Michigan isn’t the only state under fire for penalizing low-income drivers.
A similar class-action suit was filed in Virginia last summer by the Charlottesville-based nonprofit Legal Aid Justice Center, which says nearly one million drivers have suspended licenses for failure to pay court costs and fines.
The lawsuit was dismissed in March, however, when a federal judge ruled he had no jurisdiction over the matter but the state courts did. (The plaintiffs filed an appeal of this decision in April, the Richmond Times-Dispatch reported.)
Still, the U.S. Department of Justice sided with the state’s low-income drivers. In a brief filed in support of the class-action suit last year, DOJ civil rights lawyers agreed that Virginia’s practice violated the Constitution’s due process clause.
California is also facing lawsuits over license suspensions.
Last August, civil rights lawyers filed a lawsuit against Los Angeles Superior Court for suspending licenses of low-income drivers, suggesting this practice disproportionately affected black and Latino residents.
The Western Center on Law and Poverty, which represents the motorists, said the court did not examine whether the drivers “willfully” ignored their fines or were too broke to pay the penalties before suspending their licenses.
According to the suit, Gloria Mata Alvarado received a ticket for not wearing a seatbelt and was ordered to pay $700. She and her husband are disabled and have a $1,500 monthly income. When a judge reduced her fine to $600, she still couldn’t pay, so the court ordered the Department of Motor Vehicles to suspend her license.
The ACLU of Northern California filed a statewide lawsuit against the Department of Motor Vehicles in October 2016 to address the issue.
In Fowler’s case, she says her $712 monthly income from her part-time job makes it impossible to pay her court fees.
Fowler had acquired three traffic tickets while living in Georgia, from 2008 to 2012, but was unable to pay them. When she moved to Michigan in 2012, she was unable to renew her license because of the Georgia court debts.

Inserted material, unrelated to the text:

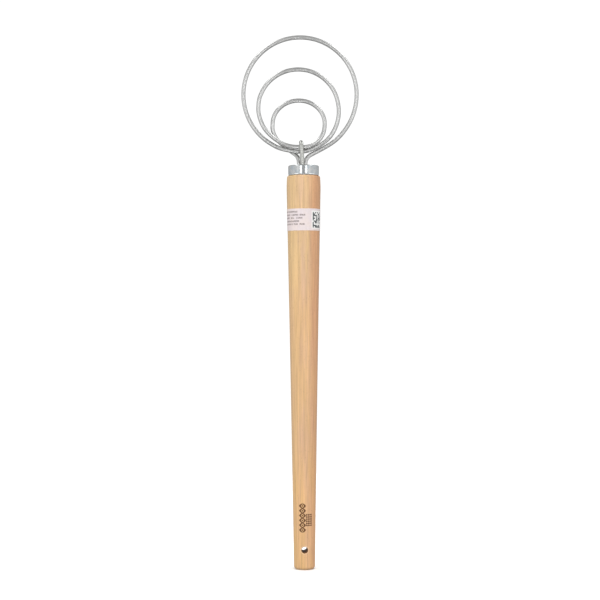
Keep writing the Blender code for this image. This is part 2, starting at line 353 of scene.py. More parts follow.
def make_handle():
    butt = [(radius, 0.0) for radius in BUTT_RINGS]
    butt += rounding((BUTT_RADIUS - BUTT_ROUNDING, BUTT_ROUNDING), BUTT_ROUNDING, -90, 0, 10)
    patch_low = HOLE_HEIGHT - PATCH_ROWS / 2 * PATCH_ROW
    patch_high = HOLE_HEIGHT + PATCH_ROWS / 2 * PATCH_ROW
    heights = spread(BUTT_ROUNDING, patch_low, PATCH_ROW)[1:-1]
    first_row = len(butt) + len(heights)
    heights += spread(patch_low, patch_high, PATCH_ROW)
    heights += spread(patch_high, BELLY_HEIGHT, HANDLE_ROW)[1:]
    taper = [(handle_radius(height), height) for height in heights]
    shoulder = rounding((SHOULDER_RADIUS - SHOULDER_ROUNDING, SHOULDER_HEIGHT - SHOULDER_ROUNDING),
                        SHOULDER_ROUNDING, 0, 90, 8)
    tenon = [(TENON_RADIUS, SHOULDER_HEIGHT), (TENON_RADIUS, TENON_HEIGHT - TENON_EDGE),
             (TENON_RADIUS - TENON_EDGE, TENON_HEIGHT), (BORE_RADIUS, TENON_HEIGHT),
             (BORE_RADIUS, BORE_BOTTOM), (0.0, BORE_BOTTOM - BORE_POINT)]

    bm = bmesh.new()
    rows = turned_rows(bm, butt + taper + list(NECK) + shoulder + tenon, HANDLE_SEGMENTS)
    mouths = []
    skipped = set()
    for side in (1, -1):
        out, right = hole_mouth(side)
        centre = on_surface(0, 0, out, right)
        column = round(math.atan2(centre.y, centre.x) / math.tau * HANDLE_SEGMENTS)
        first_column = column - PATCH_COLUMNS // 2
        skipped |= {c % HANDLE_SEGMENTS for c in range(first_column, first_column + PATCH_COLUMNS)}
        outline = patch_outline(rows, first_row, first_column)
        mouths.append(fill_mouth(bm, outline, out, right))
    for i, (low, high) in enumerate(zip(rows, rows[1:])):
        in_patch = first_row <= i < first_row + PATCH_ROWS
        bridge(bm, low, high, skipped if in_patch else ())

    # The wall joins each vertex of the front mouth to the one straight behind it
    front, back = mouths
    paired = [back[(PATCH_COLUMNS - k) % len(back)] for k in range(len(front))]
    rings = [front]
    for i in range(1, HOLE_WALL_STEPS):
        t = i / HOLE_WALL_STEPS
        rings.append([bm.verts.new(a.co.lerp(b.co, t)) for a, b in zip(front, paired)])
    rings.append(paired)
    for outer, inner in zip(rings, rings[1:]):
        bridge(bm, outer, inner)
    for vert in [v for v in bm.verts if not v.link_faces]:
        bm.verts.remove(vert)
    return mesh_object("turned_handle", bm)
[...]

The fees piled on in winter of that year, when Fowler’s baby daughter developed a 103-degree fever during an ice storm. She feared EMS wouldn’t arrive on time, so she drove her baby to the hospital despite having a suspended license.
While speeding to the hospital, a police officer pulled her over in Ferndale. He was sympathetic to her emergency and let her go, but not without citations for speeding and driving with a suspended license that totaled nearly $600.
Sometime later, Fowler went to the Ferndale courthouse and said she couldn’t afford her tickets, but she was told that if she didn’t pay in three weeks, a warrant would be issued for her arrest, the lawsuit states.
Fowler believes she has warrants for her arrest in Ferndale, Eastpointe, and Oak Park for missed court dates. And the Ferndale warrant carries an additional fee of $500, while the others have fees of $800 each.
“It affects me tremendously,” Fowler said in an interview with The Daily Beast. “I am a single parent. As far as resources, trying to be secure a better career for me and my family, I have to go outside the city. With my license being suspended, it’s hindering me from pursuing different career options.
“I’ve had to turn down two jobs because of my license suspension,” she added. “I’m trying to move out of the city, but I don’t want to until I get my license together. Outside the city, I’m more likely to get pulled over.”
Fowler says she’s been without a driver’s license for almost five years.
“I currently have three warrants just in traffic,” she said. “I’m in no other trouble. That is the only thing that is really hindering me.”
“I feel like I’m being punished, because I want to be an upstanding citizen and provide for my family but I can’t because of… all these different fees,” she added. “The reason I cannot do this or that is because of my license.”